Can You Deduct Foreign Taxes Paid?
The U.S. has several laws that allow expats and U.S. citizens with worldwide income to reduce their tax liability and avoid paying double taxes when living in another country. As previously noted, the Foreign Earned Income Exclusion (FEIE) makes it possible to exclude up to $102,100 of their earned income in 2017 when filing.
Worldwide taxation as a nation’s tax model is actually pretty rare; during the last 100 years many developed countries moved from a worldwide system to a territorial-based system. Under a worldwide system, resident individuals and businesses are taxed on their overall income regardless of where the income was earned or accrued. In a territorial system, the country accounts for only income earned within its borders, no matter where the taxpayer lives.
There have been proposals for suggesting the U.S. move from its current system to a territorial system, but the implications still need to be studied. The U.S. is one of the few countries in the world whose citizens are required to account for all income no matter where it’s earned.

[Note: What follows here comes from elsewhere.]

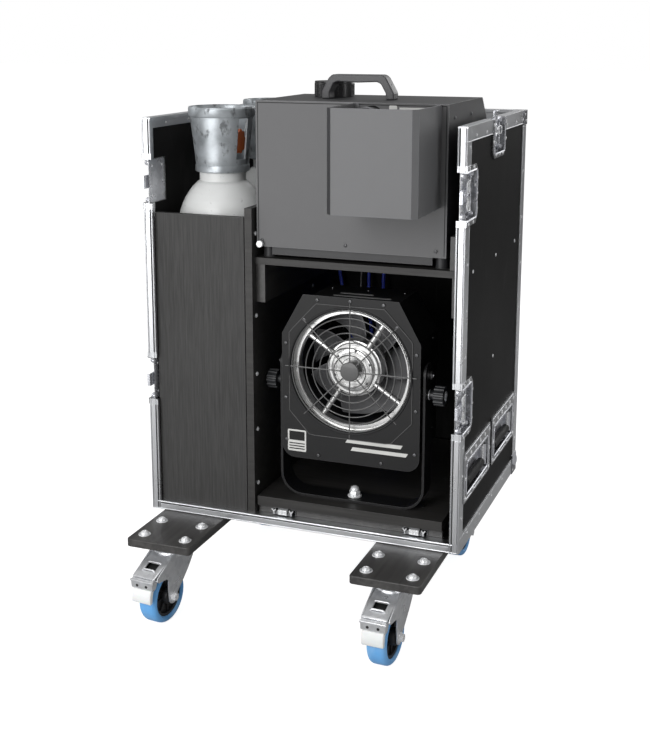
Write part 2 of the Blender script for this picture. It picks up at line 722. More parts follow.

What If I’m a Perpetual Traveler?
U.S. citizens that spend a lot of time on the road — or, rather, in the air — and that live in several international locations throughout the year may want to elect to be defined as a perpetual traveler to save on paying taxes. Someone can qualify as a perpetual traveler if they never spend more than 183 days per year in any one country, typically splitting their time throughout several countries. This is often the case with those with internet-based businesses who can work from any location in the world. To quality as a perpetual traveler, you’ll need to qualify for the Foreign Earned Income Exclusion (FEIE) using the 330 day test. Under current laws, the FEIE enables employees and business owners to pay nothing on up to $102,100 of earned income in 2017.
Knowing your foreign as well as domestic liability and what forms to file when you’re living overseas can be tricky, but an international accounting expert can help make tax time a lot less stressful, no matter where you currently call home.